In computing, booting is a bootstrapping process that starts operating systems when the user turns on a computer system.

Most computer systems can only execute code found in the memory (ROM or RAM); modern operating systems are mostly stored on hard disk drives, LiveCDs and USB flash drive. Just after a computer has been turned on, it doesn't have an operating system in memory. The computer's hardware alone cannot perform complicated actions of the operating system, such as loading a program from disk on its own; so a seemingly irresolvable paradox is created: to load the operating system into memory, one appears to need to have an operating system already installed.

Table of contents
1 Boot loader
2 BIOS boot devices
3 Boot sequence on standard PC (IBM-PC compatible)
4 Related articles
5 External links

Boot loader

The solution to the paradox involves using a special small program, called a bootstrap loader or boot loader. This program doesn't have the full functionality of an operating system, but is tailor-made specifically so that it is capable of loading enough other software for the operating system to start. Often, multiple-stage boot loaders are used, in which several small programs summon each other, until the last of them loads the operating system. The name bootstrap loader comes from the image of one pulling themselves up by one's bootstraps (see boot).

Early programmable computers had toggle switches on the front panel to allow the operator to place the bootloader into the program store before starting the CPU. This would then read the operating system in from an outside storage medium such as paper tape.

Pseudo-assembly code for the bootloader might be as simple as the following eight instructions:

0: set the P register to 8
1: check paper tape reader ready
2: if not ready, jump to 1
3: read a byte from paper tape reader to accumulator
4: if end of tape, jump to 8
5: store accumulator to address in P register
6: increment the P register
7: jump to 1

In modern computers the bootstrapping process begins with the CPU executing software contained in ROM at a predefined address (the CPU is programmed to execute this software after reset without outside help). This software contains rudimentary functionality to search for devices eligible to participate in booting, and load a small program from a special section of the most promising device.

Second-stage boot loader

The small program is most often not itself an operating system, but only a second-stage boot loader, such as Lilo or Grub. It will then be able to load the operating system proper, and finally transfer execution to it. The system will initialize itself, and may load device drivers and other programs that are needed for the normal operation of the OS.

The boot process is considered complete when the computer is ready to answer queries from the outside. Typical modern PCs boot in about a minute (of which about 15 seconds are taken by the preliminary boot loaders, and the rest - by the one loading the operating system), while large servers may take several minutes to boot and to start all services; to ensure high availability, they bring up some services before others.

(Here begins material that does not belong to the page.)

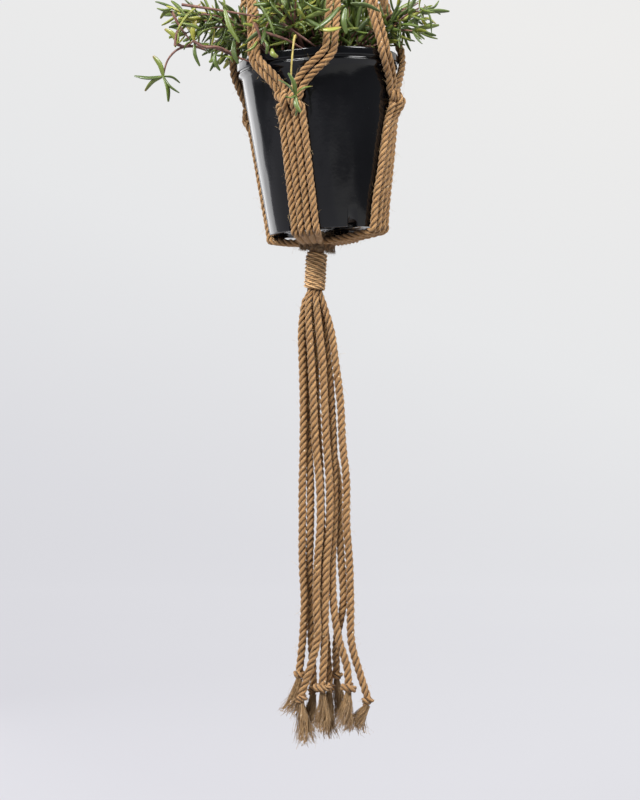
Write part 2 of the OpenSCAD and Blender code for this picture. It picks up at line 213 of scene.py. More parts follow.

Most embedded systems must boot almost instantly -- for instance, waiting a minute for the television to come up is not acceptable. Therefore they have their whole operating system in ROM or flash memory, so it can be executed directly.

In computing, a boot sequence is the operations the computer performs when it is switched on, which load an operating system.

BIOS boot devices

A Boot Device is any device that must be initialized prior to loading the O/S. This includes the primary input device (keyboard), the primary output device (display), and the initial program load device (floppy drive, hard drive, CD-ROM, keydrive, etc.). An IPL device is one form of a boot device (an Initial Program Load Device is any device in the system that can boot and load an O/S; in old AT machines, this is the floppy drive or hard drive).

In nowadays BIOS, the user can select the first, second and third device for the booting, between them : floppy, LS-120, Hard disk (HDD-0 - for the first available hard disk-, HDD-1, HDD-2, HDD-3), SCSI, CDROM, ZIP, USB (USB-FDD, USB-ZIP, USB-CDROM, USB-HDD). USB-FD or USB-ZIP is also the generally called bootable USB key (or keydrive).

For example, one can install Windows in the first hard disk and Linux in the second. Changing the BIOS booting devices, the user can select the operating system to load (floppy like the first boot device and HDD1 - to load windows - or HDD2 - to load Linux - like second ).

Boot sequence on standard PC (IBM-PC compatible)

Upon starting, a personal computer's CPU runs the instruction located at the memory register FFFF0h of the BIOS. This memory register location is at the end of system memory. It contains a jump instruction that moves execution to the location of the BIOS start-up program. This program runs a Power-On Self Test (POST), which is a test to check that devices the computer will rely on are functioning, and initializes devices. Then, the BIOS goes through a preconfigured list of devices until it finds one that is bootable. If it finds no such device, an error is given and the boot process stops. If the BIOS finds a bootable device, it loads and executes its master boot record (MBR). In most cases, the MBR checks the partition table for an active partition. If one is found, the MBR loads the partition's boot sector and runs it. This boot sector is operating system specific, however in most operating systems its main function is to load and execute a kernel, which continues startup.

Some other procesor have another kind of boot modes, most DSP include :

  • Serial mode boot
  • Parallel mode boot
  • HPI boot
  • Warm boot / Soft boot (as opposed to hard reboot) refer to an abridged start up routine which does not require that power be removed then reapplied.